Nat Geo: What Mass Die-Off of an Iconic Tree Says About Changing Climate

Nat Geo: What Mass Die-Off of an Iconic Tree Says About Changing Climate

Nat Geo: What Mass Die-Off of an Iconic Tree Says About Changing Climate

Published November, 2018

By Lauren E. Oakes

A new book reports from the frontlines of a world in transition, and explores our ability to cope.

The species is Callitropsis nootkatensis. Some people call it the Alaska cedar. Others call it the yellow cypress, or the Nootka cypress, named after Nootka Sound along Vancouver Island, where it was first botanically documented. Alaskans use the name yellow-cedar. What mattered to me was that these trees are long-lived, and that, though they are coveted for their golden wood, and culturally revered for their majestic and mysterious ways, they are dying in our warming world.
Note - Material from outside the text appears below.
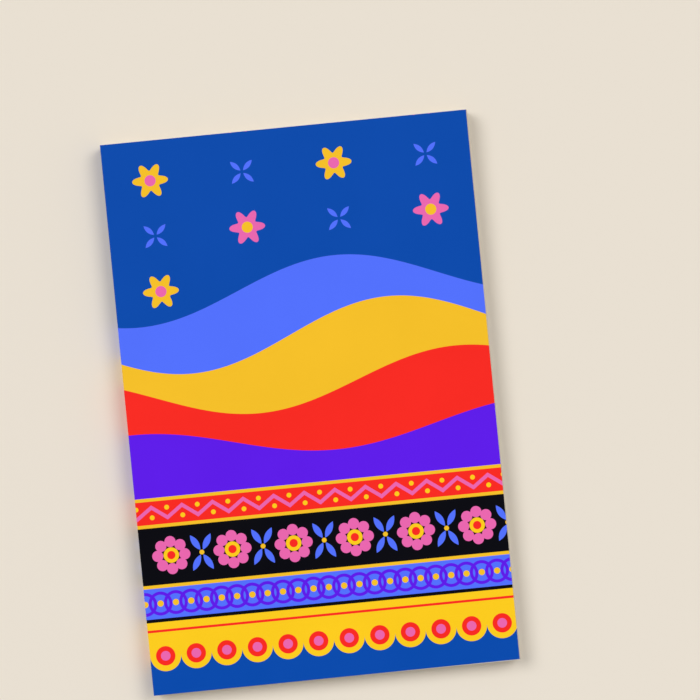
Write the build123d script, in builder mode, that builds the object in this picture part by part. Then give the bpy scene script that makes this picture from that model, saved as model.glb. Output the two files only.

To my right, I could see the steep hillsides covered in white skeletons of dead trees—standing on end like telephone poles, leafless ghosts of the towering cypress. Boulder-sized rocks on the beaches looked like little specks in relation to the large tracks of terrain with dying trees, the canopies of foliage in faded sepia tone.

From the bird’s-eye view, the giant trunks looked like thousands of toothpicks stuck in the earth. If trees were people, anyone would have called it a tragedy—an epidemic running rampant throughout the community in the largest remaining coastal temperate rainforest on Earth. I felt the tiny hairs on my forearms rise.